Apart from full-blown workflow optimization platforms, leading simulation tool vendors are also taking steps to simplify and streamline simulation processes. Aras, for example, recently announced a simulation product data management (SPDM) strategy to support higher-volume simulations for complex scenarios (think internet of things and the digital twin) and as part of its plan, acquired Comet Solutions Inc. Aras’ SPDM strategy aims to address its customers’ ongoing challenges related to managing and maintaining simulation as a core part of the mainstream engineering process, according to Marc Lind, Aras’ senior vice president of strategy.
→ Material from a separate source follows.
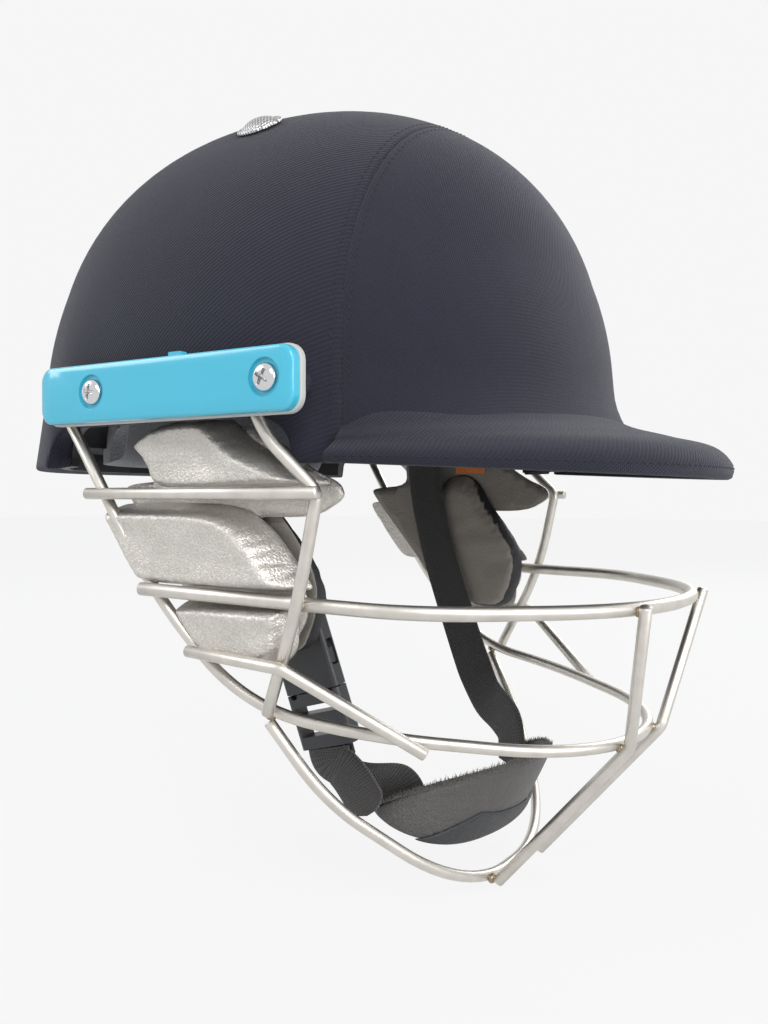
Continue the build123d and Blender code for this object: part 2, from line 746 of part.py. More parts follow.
def make_strap_posts():
    """Shouldered posts in the shell that the strap ends turn on."""
    inner_x = strap_pivot_x - strap_thickness / 2 - strap_running_gap
    outer_x = strap_pivot_x + strap_thickness / 2 + strap_running_gap
    wall_x = seat_on_wall(pivot_y, post_shoulder_radius, shell_inner) - layer_gap
    post = side_prism(post_shoulder_radius, outer_x, wall_x, pivot_y, pivot_z)
    post += side_cylinder(post_radius, inner_x - post_head_thickness / 2, wall_x, pivot_y, pivot_z)
    post += side_prism(post_head_radius, inner_x - post_head_thickness, inner_x, pivot_y, pivot_z)
    save("strap_posts", both_sides(post))


def strap_places(rows):
    """Places along the strap, from their share of the pivot's distance out, Y and Z."""
    return [(out * strap_pivot_x, y, z) for out, y, z in rows]


def buckle_plane():
    """Frame of the buckle: X across it towards the face, Z along it towards the chin."""
    top, foot = [Vector(*place) for place in strap_places((buckle_top, buckle_foot))]
    along = foot - top
    ahead = Vector(0, -1, 0)
    return Plane(origin=top, x_dir=ahead - along * (ahead.dot(along) / along.dot(along)), z_dir=along)


def make_webbing():
    """The far strap, the near strap above the buckle, and the lower run from the buckle to the cup."""
    upright = (0, 1, 0)
    ends, across_end = tape_end(1, upright)
    points = strap_top(1) + strap_places(far_strap_route) + ends
    across = [upright] * (len(points) - len(ends)) + [across_end] * len(ends)
    far = strip(points, across, [strap_width] * len(points), strap_thickness)
    save("far_strap", far - pivot_bore())

    frame = buckle_plane()
    entry = tuple(frame.origin + frame.z_dir * (socket_wall - plug_gap))
    points = strap_top(-1) + strap_places(near_strap_route) + [tuple(frame.origin - frame.z_dir * overrun), entry]
    near = strip(points, [upright] * len(points), [strap_width] * len(points), strap_thickness)
    save("near_strap", near - pivot_bore())

    bar_end = socket_length + plug_length + 2 * plug_gap
    starts = [tuple(frame.origin + frame.z_dir * place) for place in (bar_end, bar_end + strap_lead)]
    ends, across_end = tape_end(-1, tuple(frame.x_dir))
    lower = strip(starts + ends, [tuple(frame.x_dir)] * 2 + [across_end] * 2, [strap_width] * 4, strap_thickness)
    save("near_webbing", lower)


def make_buckle():
    """Side release buckle: a socket on the strap, and a plug with a ladder bar, a tongue and two prongs."""
    frame = buckle_plane()
    cavity_width = buckle_width - 2 * socket_wall
    cavity_height = buckle_thickness - 2 * socket_wall

    body = extrude(RectangleRounded(buckle_width, buckle_thickness, buckle_corner), amount=socket_length)
    cavity = Pos(0, 0, socket_roof + overrun + socket_length / 2) * Box(
        cavity_width, cavity_height, socket_length + 2 * overrun)
    window = Pos(0, 0, window_start + window_length / 2) * Box(
        buckle_width + 2 * overrun, cavity_height, window_length)
    pocket = Box(strap_width + 2 * plug_gap, strap_thickness + 2 * plug_gap, 2 * socket_wall)
    slot = Pos(0, 0, socket_slot_place) * Box(socket_slot_width, buckle_thickness + 2 * overrun, socket_slot_height)
    save("buckle_socket", frame * (body - cavity - window - pocket - slot))

    plug_start = socket_length + plug_gap
    plug = Pos(0, 0, plug_start) * extrude(
        RectangleRounded(buckle_width, buckle_thickness, buckle_corner), amount=plug_length)
    for share in ladder_slot_shares:
        plug -= Pos(0, 0, plug_start + plug_length * share) * Box(
            ladder_slot_width, buckle_thickness + 2 * overrun, ladder_slot_height)
    plug += Pos(0, 0, plug_start - tongue_length / 2) * Box(tongue_width, prong_thickness, tongue_length)
    for side in (-1, 1):
        root = Pos(side * (prong_inner + prong_width / 2), 0, plug_start) * Rot(90, 0, 0)
        plug -= root * Cylinder(prong_width / 2 + prong_clearance, buckle_thickness + overrun)
    save("buckle_plug", frame * plug)

    for name, side in (("buckle_prong_front", 1), ("buckle_prong_rear", -1)):
        middle_x = prong_inner + prong_width / 2
        arm = Pos(side * middle_x, 0, (plug_start + prong_tip) / 2) * Box(
            prong_width, prong_thickness, plug_start - prong_tip)
        arm += Pos(side * middle_x, 0, plug_start) * Rot(90, 0, 0) * Cylinder(prong_width / 2, prong_thickness)
        head_low = prong_inner + prong_width
        nose = prong_head_start + prong_head_length
        profile = Plane.XZ * make_face(Polyline(
            (side * middle_x, prong_tip), (side * head_low, prong_tip),
            (side * (head_low + prong_head_reach), prong_head_start + prong_head_reach),
            (side * (head_low + prong_head_reach), nose), (side * middle_x, nose), close=True))
        arm += extrude(profile, amount=prong_thickness / 2, both=True)
        save(name, frame * arm)


def make_tail():
    """Loose end of the webbing below the ladder bar."""
    frame = buckle_plane()
    bar_end = socket_length + plug_length + 2 * plug_gap
    start = tuple(frame.origin + frame.z_dir * bar_end + frame.y_dir * (strap_thickness + tail_gap))
    lead = tuple(Vector(*start) + frame.z_dir * strap_lead)
    points = [start, lead] + strap_places(tail_route)
    save("strap_tail", strip(points, [tuple(frame.x_dir)] * len(points), [strap_width] * len(points),
                             strap_thickness))


def make_chin_cup():
    """Leather cup under the chin and the panel sewn along its lower edge."""
    wall = cup_thickness / 2
    save("chin_cup", cup_band(cup_steps, (0, cup_panel_share, 1), -wall, wall))
    panel_face = wall + cup_stitch_gap
    save("cup_under_panel", cup_band(cup_panel_steps, (cup_panel_share, 0), panel_face,
                                     panel_face + cup_panel_thickness))


def make_size_tab():
    """Bare cloth tab sewn to the inside of the far pad sheet, by the temple."""
    tab_x = pad_back_x - 2 * sheet_gap - sheet_thickness - tab_thickness / 2
    save("size_tab", Pos(tab_x, tab_y, tab_z) * Box(tab_thickness, tab_length, tab_height))


os.makedirs("parts", exist_ok=True)
make_crown()
make_vents()
make_side_plates()
make_fasteners()
make_rings()
make_side_rods()
make_front_bars()
make_side_pads()
make_strap_posts()
make_webbing()
make_buckle()
make_tail()
make_chin_cup()
make_size_tab()
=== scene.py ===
"""A cricket batting helmet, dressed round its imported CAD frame.

Blender works in metres; sizes are written in millimetres times mm. +X is the wearer's left,
the face looks along -Y and +Z is up. The photograph looks at the wearer's right.
"""
from math import cos, pi, radians, sin, tan

import bmesh
import bpy
import numpy as np
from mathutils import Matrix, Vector, geometry, noise


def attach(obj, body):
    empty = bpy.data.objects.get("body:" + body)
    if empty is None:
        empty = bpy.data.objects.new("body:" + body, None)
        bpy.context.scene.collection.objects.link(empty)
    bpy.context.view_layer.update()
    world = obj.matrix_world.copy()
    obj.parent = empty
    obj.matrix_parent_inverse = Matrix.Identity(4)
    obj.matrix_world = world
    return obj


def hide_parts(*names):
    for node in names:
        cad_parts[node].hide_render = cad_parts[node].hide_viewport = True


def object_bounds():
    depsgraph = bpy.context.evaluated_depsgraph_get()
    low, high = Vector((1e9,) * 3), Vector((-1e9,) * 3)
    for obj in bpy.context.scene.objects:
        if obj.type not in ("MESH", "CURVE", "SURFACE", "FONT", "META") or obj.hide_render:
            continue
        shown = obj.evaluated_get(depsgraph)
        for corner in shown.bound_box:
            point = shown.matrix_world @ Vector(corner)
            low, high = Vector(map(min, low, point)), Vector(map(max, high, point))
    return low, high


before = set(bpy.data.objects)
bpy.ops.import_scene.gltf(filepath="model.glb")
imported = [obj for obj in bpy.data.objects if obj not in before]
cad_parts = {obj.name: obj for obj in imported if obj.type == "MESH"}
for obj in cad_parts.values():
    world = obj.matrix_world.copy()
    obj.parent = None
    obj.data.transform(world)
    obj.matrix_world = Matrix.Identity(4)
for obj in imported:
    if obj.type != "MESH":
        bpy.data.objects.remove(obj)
packed_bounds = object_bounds()
mm = 0.001


# ---------------------------------------------------------------- Camera
# The photograph was taken level with the rim, from the wearer's right and a little ahead,
# about 0.42 m from the middle of the head opening.
camera_place = (-339.4 * mm, -248.0 * mm, -12.0 * mm)
camera_aim = (0.84527, 0.53412, -0.01538)
camera_lens = 33.398
sensor_width = 36
nearest_seen = 10 * mm

camera_data = bpy.data.cameras.new("camera")
camera_data.lens = camera_lens
camera_data.sensor_width = sensor_width
camera_data.clip_start = nearest_seen
camera = bpy.data.objects.new("camera", camera_data)
camera.location = camera_place
camera.rotation_euler = Vector(camera_aim).to_track_quat("-Z", "Y").to_euler()
bpy.context.scene.collection.objects.link(camera)
bpy.context.scene.camera = camera
bpy.context.scene.view_settings.view_transform = "Standard"


# ---------------------------------------------------------------- Studio
# A white sweep of paper lit by large soft boxes. To the camera, and in what metal reflects,
# the paper is an even near white, as the photograph's background is.
paper_white = "F6F6F6"
paper_grey = "D9D9D9"
room_light = "E9EDF2"
room_strength = 0.62
floor_white = "F9F9F9"
paper_glow_share = 0.92
floor_gap = 3 * mm
floor_half_size = 6.0
# Each box: its name, its place and its width in metres, and its power in watts.
soft_boxes = (
    ("key_box", (-1.25, -1.05, 1.15), 0.9, 21.0),
    ("front_box", (-0.25, -1.5, 0.35), 0.8, 9.0),
    ("rear_box", (-0.9, 1.2, 0.9), 0.9, 8.0),
    ("far_box", (1.3, -0.3, 0.8), 0.9, 10.0),
)


def linear(code):
    """Linear colour and full alpha from an sRGB hex code."""
    parts = [int(code[at:at + 2], 16) / 255 for at in (0, 2, 4)]
    return [part / 12.92 if part <= 0.04045 else ((part + 0.055) / 1.055) ** 2.4
            for part in parts] + [1]


def add_node(tree, kind, feeds=None, **settings):
    """A node with its settings, and its inputs by name or number: a value or the socket that feeds it."""
    made = tree.nodes.new(kind)
    for name, value in settings.items():
        setattr(made, name, value)
    for key, value in (feeds or {}).items():
        if isinstance(value, bpy.types.NodeSocket):
            tree.links.new(value, made.inputs[key])
        else:
            made.inputs[key].default_value = value
    return made


def seen_or_reflected(tree):
    """1 for what the camera sees straight on, in a reflection or through glass."""
    path = add_node(tree, "ShaderNodeLightPath")
    mirrored = add_node(tree, "ShaderNodeMath", {0: path.outputs["Is Camera Ray"], 1: path.outputs["Is Glossy Ray"]},
                        operation="MAXIMUM")
    return add_node(tree, "ShaderNodeMath", {0: mirrored.outputs[0], 1: path.outputs["Is Transmission Ray"]},
                    operation="MAXIMUM").outputs[0]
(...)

Comet’s software specifically tackles the process piece of simulation management, employing a vendor-agnostic approach through its unified data management model, allowing it to manage mixed fidelity models and different data types. Rather than managing data at the file level like most SPDM systems, the Comet technology extracts intelligence from the simulation model and results. It also sets up tool chain automation that can execute jobs across simulation tools—finite element analysis, computational fluid dynamics or Modelica modeling, for example—allowing engineers to streamline processes for complex analysis while setting up simulation processes for reuse.

“A better tool chain is foundational to higher order processes and initiatives, whether that’s reduction of physical testing or futuristic scenarios like simulating the digital twin,” Lind says. “By acquiring Comet’s unique data modeling capabilities and best-in-class process technology, we get a jumpstart on the P [in SPDM] and are able to do it as part of an integrated workflow.”